Property website Rightmove looks on course to be booted out of London’s blue chip share index this week after suffering from a stalling housing market and increased competition.
Rightmove is among candidates to be relegated from the FTSE 100 Index when the FTSE Russell EMEA Committee confirms the results of its quarterly review, according to The Share Centre.
Since hitting an all-time high in June, the stock has fallen 7 percent due to fears over the health of the property market and pressure from rivals such as Zoopla and Purplebricks.
Helal Miah, investment research analyst at The Share Centre, said Rightmove has suffered a “tumultuous year”, with intense competitive pressures leaving it in a “vulnerable position”.

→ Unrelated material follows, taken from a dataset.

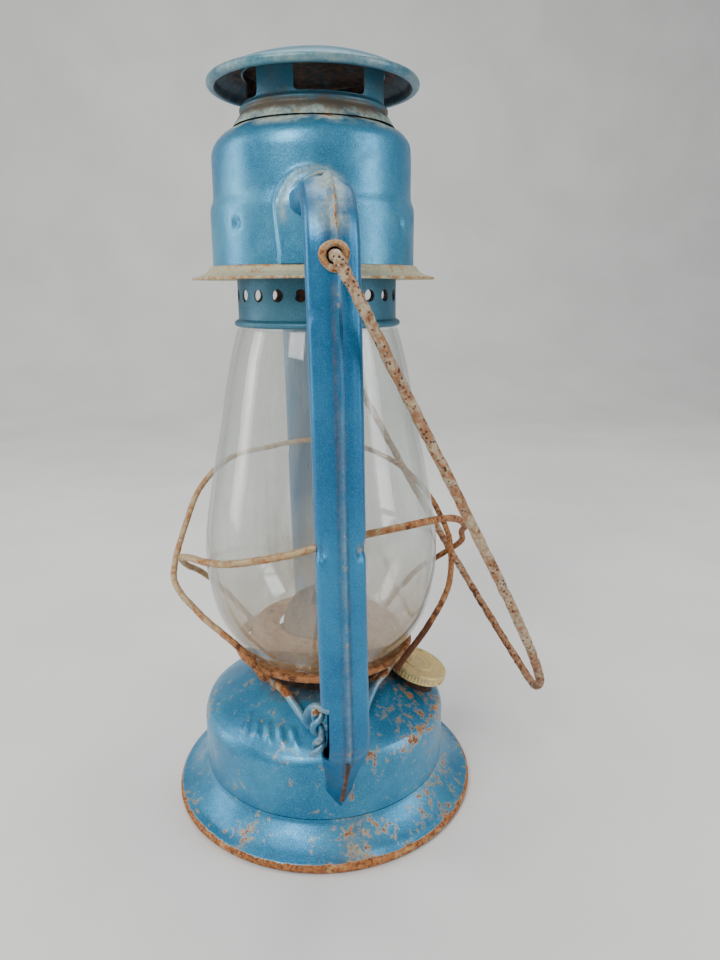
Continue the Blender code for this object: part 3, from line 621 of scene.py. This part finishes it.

He added: “A weak housing market in London and the South East and what the group describes as a ‘muted sentiment towards the UK property market’ continues to weigh.”
Worries over its prospects failed to ease despite interim results in July revealing a 10 per cent rise in revenues to £131.1 million at the property portal and operating profits up 12 per cent at £98.2 million.
Analysts cautioned that with estate agents under pressure, Rightmove’s future growth outlook might be limited.
Surveyors warned earlier this year that the housing market was seeing a decline in demand from buyers, while recent figures have confirmed the slowdown in London and the South East.